BILL LASWELL

JAH WOBBLE INTERVIEWS BILL LASWELL

New York, early 1999, broadcast April 1st, 1999 on BBC Greater London Radio

 

Jah Wobble: How did you get started?

Bill Laswell: I started really young.... 12, 13. I started getting interested in playing instruments, mostly because people around me were doing it. There wasn't specifically a style of music, although at the time it was rhythm & blues mostly. It wasn't like a lot of rock stuff, it was mostly people trying to play rhythm music. And everyone seemed to play drums or guitar, and there weren't a lot of people playing bass, so whoever could play those instruments would make groups and have activities. There weren't any people playing bass, so I would take a guitar and take 2 strings off and use that as a bass. And then gradually I realized that by having that I would probably get involved in more situations because nobody was doing it, everybody wanted to play drums or guitar - that's how it happened to be the bass, it wasn't like an obsession toward that instrument at the time. But then once I got into it, and I saw the function of it in that kind of music I became more and more interested in developing a kind of a feel or way of playing with drummers that was special, whereas I could hear people that weren't quite doing that right - it was pretty obvious when it wasn't working, and it was obvious when it was. And I wanted to figure out a way to listen so you'd push & pull with time, no matter how simple it is, but you get into that from the beginning, that sort of subtle science of how you build a line, a repetitive line.

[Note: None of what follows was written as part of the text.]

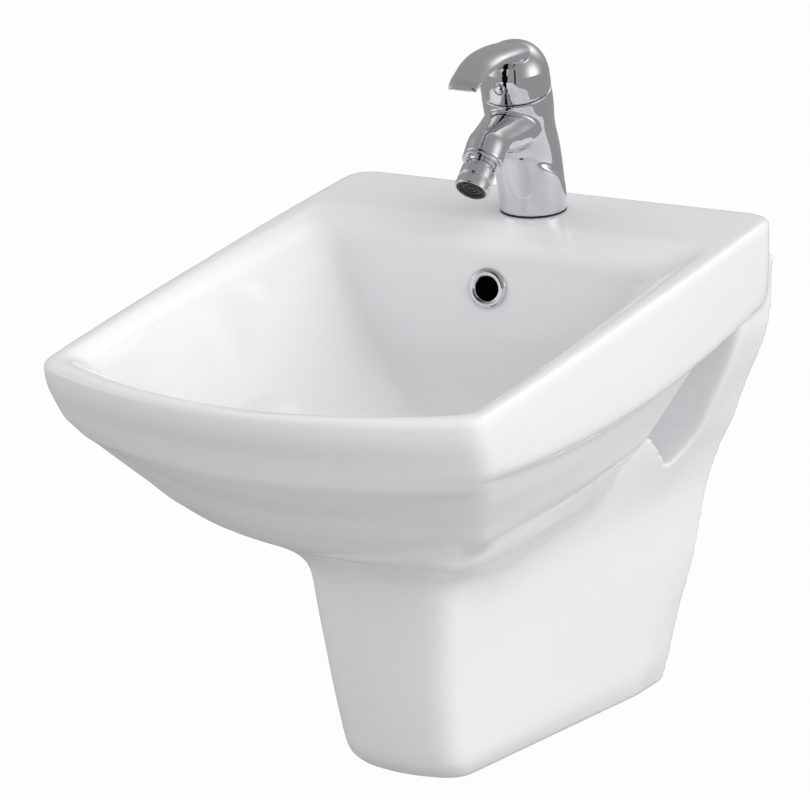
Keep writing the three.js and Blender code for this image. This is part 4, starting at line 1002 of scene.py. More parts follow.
        edge = length - self.wing_radius
        back = np.array([wall - ridge, self.wing_depth])
        back = back / np.linalg.norm(back) * self.wing_radius
        corner = np.array([ridge, -self.wing_depth])
        front_x = (half - radius) * np.arange(self.shroud_front_steps) / self.shroud_front_steps
        front_y = -front + self.shroud_bow / 2 * (front_x / max(half - radius, 1e-6)) ** 2
        front_end = np.array([half - radius, -front + self.shroud_bow / 2])
        steps = self.shroud_side_steps
        half_outline = [
            np.stack([front_x, front_y], 1),
            bend(front_end, start, along(radius), self.shroud_bend_steps),
            np.array([along(radius + (edge - radius) * step / steps) for step in range(1, steps)]),
            bend(along(edge), corner, corner + back, self.wing_bend_steps),
            np.array([[wall, wall_y], [wall / 2, wall_y], [0.0, wall_y]]),
        ]
        outline = mirrored(np.vstack(half_outline))
        rise = self.shroud_lift * lift * -outline[:, 1] / (self.width / 2 + self.wing_depth * 3)
        return np.column_stack([outline, -level * self.height + rise - drop])

    def _shroud_table(self, rows: slice) -> Points:
        """Finer rows of the shroud."""
        half = self.width / 2
        table = np.array(self.shroud_rows[rows], float)
        sizes = [self.height, self.depth, half, half, half, 1.0]
        return through(table, sizes, (), self.shroud_table_steps)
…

JW: What were your influences at the time?

BL: Probably James Brown and stuff where the lines would stay the same in a piece - not so much rock, it was just lines starting, lines and beats. Which is no different now than what you do if you are interested in creating hip hop or dub-related stuff, it's the same principle that would go into making minimal repetitive music now. So everything else gradually happened later from that rock music and then hearing jazz people, and then one thing gradually leads to the next. From hearing jazz records I started to hear music from other cultures, like from hearing Coltrane or Pharoah or Miles Davis you'd hear tabla and African influences and Eastern influences and you started moving towards that stuff.

JW: What is the influence of repetition and loops in your music?

BL: You have to work with people who could relate to that - a lot of people were into that, so I would just be playing a bass line, people are playing beats and other things you would play with the drummer. There's no need to put 5 things in the same frequency together or things that are playing a similar phrase, so you begin to learn to decorate things so that they don't cancel each other out, which happens in all kinds of music. So you have highs and lows and mid-range and you look at it first as sound on a tone scale and then the next thing is the harmonic side of it: what works and what doesn't, which has always been trial and error and fairly intuitive - the same as the tone idea. And that applies even now to whatever it is I'm doing, it's always finding things you can fit into a picture where something doesn't cancel the other part out, because it's in a similar area. Everybody has a different way of doing that, and I think it can be really advanced without that much technical information if it's really an intuitive perception - you can do it totally improvising. But it then creates something that's very thought-out and very constructed, just based on a repertoire of experience, like how to quickly put things together. Sound though - that's in the same way that people use noise as composition - I see it like sound. It doesn't necessarily has to be a perfect configuration of chords thought out in a sequence that repeats itself exactly at the same moment every time it comes around but you create just a flow.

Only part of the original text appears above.